SUPPLIED ENTRIES:
···
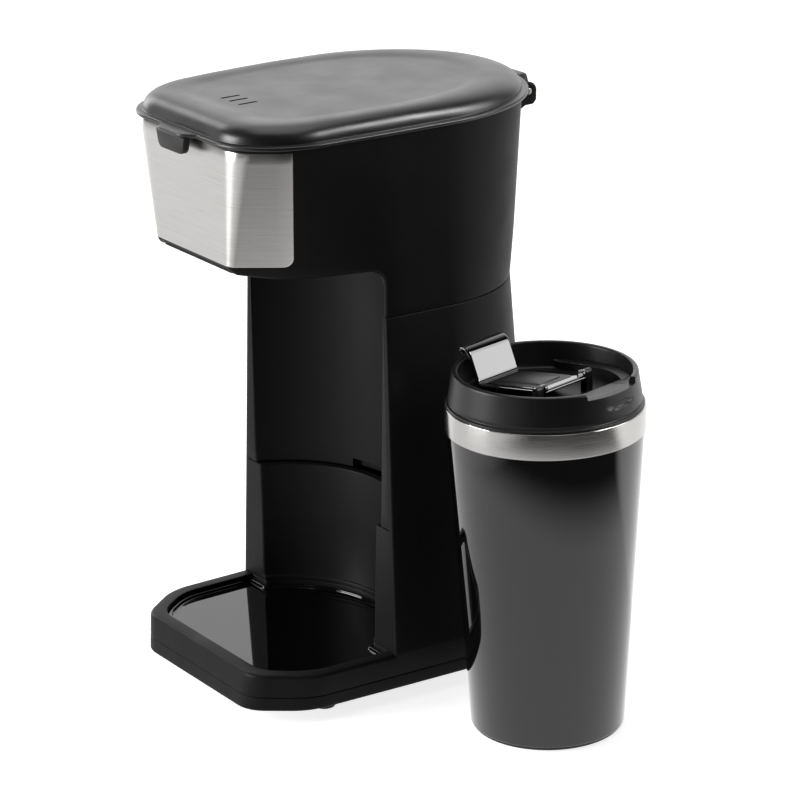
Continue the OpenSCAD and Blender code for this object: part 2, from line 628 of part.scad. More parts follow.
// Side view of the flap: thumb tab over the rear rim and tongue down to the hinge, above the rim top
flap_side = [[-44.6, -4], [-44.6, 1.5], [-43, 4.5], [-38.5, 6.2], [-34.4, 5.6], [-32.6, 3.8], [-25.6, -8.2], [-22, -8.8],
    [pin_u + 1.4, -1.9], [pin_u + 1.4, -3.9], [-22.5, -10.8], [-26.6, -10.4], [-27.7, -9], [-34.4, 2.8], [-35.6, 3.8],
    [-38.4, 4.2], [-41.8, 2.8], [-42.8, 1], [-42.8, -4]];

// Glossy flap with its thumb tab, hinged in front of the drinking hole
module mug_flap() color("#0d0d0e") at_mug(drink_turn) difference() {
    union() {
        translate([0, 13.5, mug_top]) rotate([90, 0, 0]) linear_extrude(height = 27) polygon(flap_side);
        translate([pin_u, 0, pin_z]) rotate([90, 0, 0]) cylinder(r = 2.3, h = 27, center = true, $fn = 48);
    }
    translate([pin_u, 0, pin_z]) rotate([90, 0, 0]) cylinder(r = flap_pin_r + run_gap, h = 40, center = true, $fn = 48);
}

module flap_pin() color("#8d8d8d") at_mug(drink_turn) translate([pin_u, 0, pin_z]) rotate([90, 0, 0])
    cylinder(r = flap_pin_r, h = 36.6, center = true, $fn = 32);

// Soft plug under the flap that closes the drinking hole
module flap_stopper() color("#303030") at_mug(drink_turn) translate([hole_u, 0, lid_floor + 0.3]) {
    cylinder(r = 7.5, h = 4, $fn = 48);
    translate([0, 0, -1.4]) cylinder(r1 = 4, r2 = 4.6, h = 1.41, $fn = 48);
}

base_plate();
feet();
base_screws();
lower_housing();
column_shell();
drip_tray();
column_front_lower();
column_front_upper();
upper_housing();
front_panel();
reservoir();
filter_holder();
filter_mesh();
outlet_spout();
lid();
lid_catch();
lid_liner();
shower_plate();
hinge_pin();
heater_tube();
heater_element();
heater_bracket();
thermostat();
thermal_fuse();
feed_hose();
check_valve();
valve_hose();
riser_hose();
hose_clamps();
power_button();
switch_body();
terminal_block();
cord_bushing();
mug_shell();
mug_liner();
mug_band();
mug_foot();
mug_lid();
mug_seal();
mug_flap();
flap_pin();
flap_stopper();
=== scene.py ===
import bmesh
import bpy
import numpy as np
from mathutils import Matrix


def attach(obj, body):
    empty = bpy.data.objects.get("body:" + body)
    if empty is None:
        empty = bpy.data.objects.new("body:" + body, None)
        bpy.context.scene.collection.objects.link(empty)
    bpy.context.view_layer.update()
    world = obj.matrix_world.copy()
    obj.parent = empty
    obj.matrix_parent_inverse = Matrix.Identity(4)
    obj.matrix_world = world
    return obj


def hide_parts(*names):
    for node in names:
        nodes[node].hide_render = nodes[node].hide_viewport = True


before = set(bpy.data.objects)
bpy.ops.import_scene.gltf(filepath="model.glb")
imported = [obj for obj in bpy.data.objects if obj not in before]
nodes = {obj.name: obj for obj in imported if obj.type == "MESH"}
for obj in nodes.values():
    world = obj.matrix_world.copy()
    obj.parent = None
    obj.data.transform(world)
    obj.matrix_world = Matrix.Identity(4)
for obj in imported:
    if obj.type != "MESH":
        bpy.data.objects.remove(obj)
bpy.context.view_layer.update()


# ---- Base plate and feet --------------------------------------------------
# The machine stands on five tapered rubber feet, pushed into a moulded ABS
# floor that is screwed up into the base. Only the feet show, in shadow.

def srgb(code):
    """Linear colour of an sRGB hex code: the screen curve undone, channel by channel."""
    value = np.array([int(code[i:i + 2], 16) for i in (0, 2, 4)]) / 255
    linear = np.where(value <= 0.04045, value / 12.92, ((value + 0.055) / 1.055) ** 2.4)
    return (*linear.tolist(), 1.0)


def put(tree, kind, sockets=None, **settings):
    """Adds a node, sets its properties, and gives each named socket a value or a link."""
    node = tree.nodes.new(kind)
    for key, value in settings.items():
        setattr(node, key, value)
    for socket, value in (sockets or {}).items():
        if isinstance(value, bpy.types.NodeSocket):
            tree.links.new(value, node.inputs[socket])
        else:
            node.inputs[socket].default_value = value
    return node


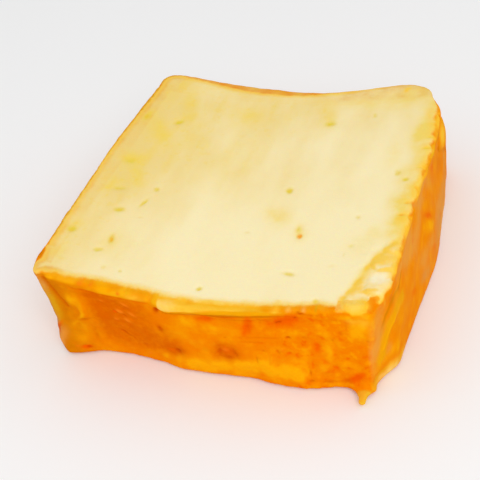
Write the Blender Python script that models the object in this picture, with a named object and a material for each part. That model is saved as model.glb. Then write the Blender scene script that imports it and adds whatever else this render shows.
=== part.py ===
···
TASK GOAL: Print exactly the lines from the beginning of the entries through the line with "[-38.4, 4.2], [-41.8, 2.8], [-42.8, 1], [-42.8, -4]];". Output nothing more.

CORRECT OUTPUT:
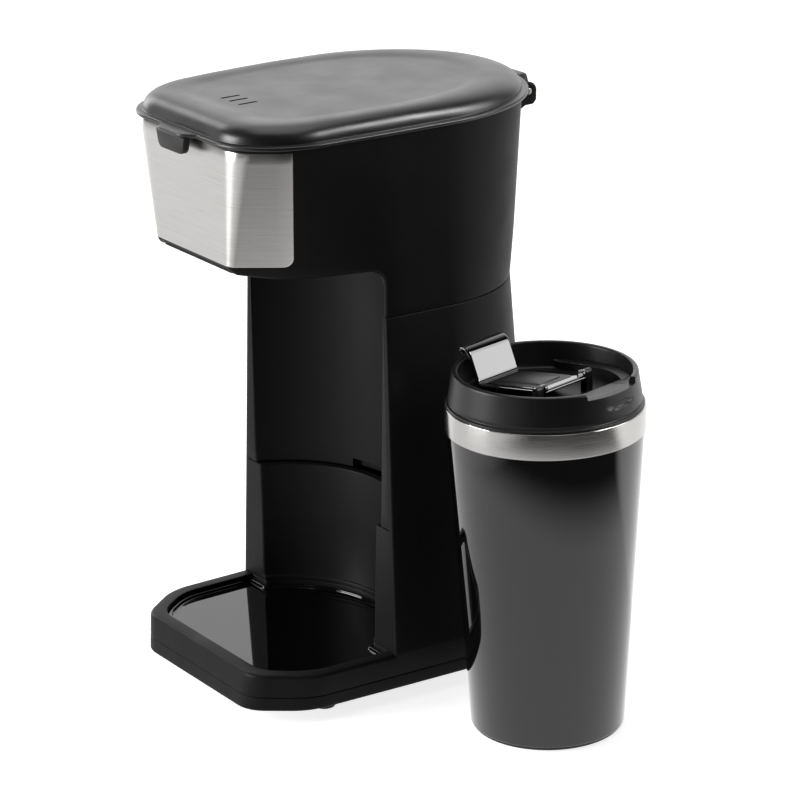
Continue the OpenSCAD and Blender code for this object: part 2, from line 628 of part.scad. More parts follow.
// Side view of the flap: thumb tab over the rear rim and tongue down to the hinge, above the rim top
flap_side = [[-44.6, -4], [-44.6, 1.5], [-43, 4.5], [-38.5, 6.2], [-34.4, 5.6], [-32.6, 3.8], [-25.6, -8.2], [-22, -8.8],
    [pin_u + 1.4, -1.9], [pin_u + 1.4, -3.9], [-22.5, -10.8], [-26.6, -10.4], [-27.7, -9], [-34.4, 2.8], [-35.6, 3.8],
    [-38.4, 4.2], [-41.8, 2.8], [-42.8, 1], [-42.8, -4]];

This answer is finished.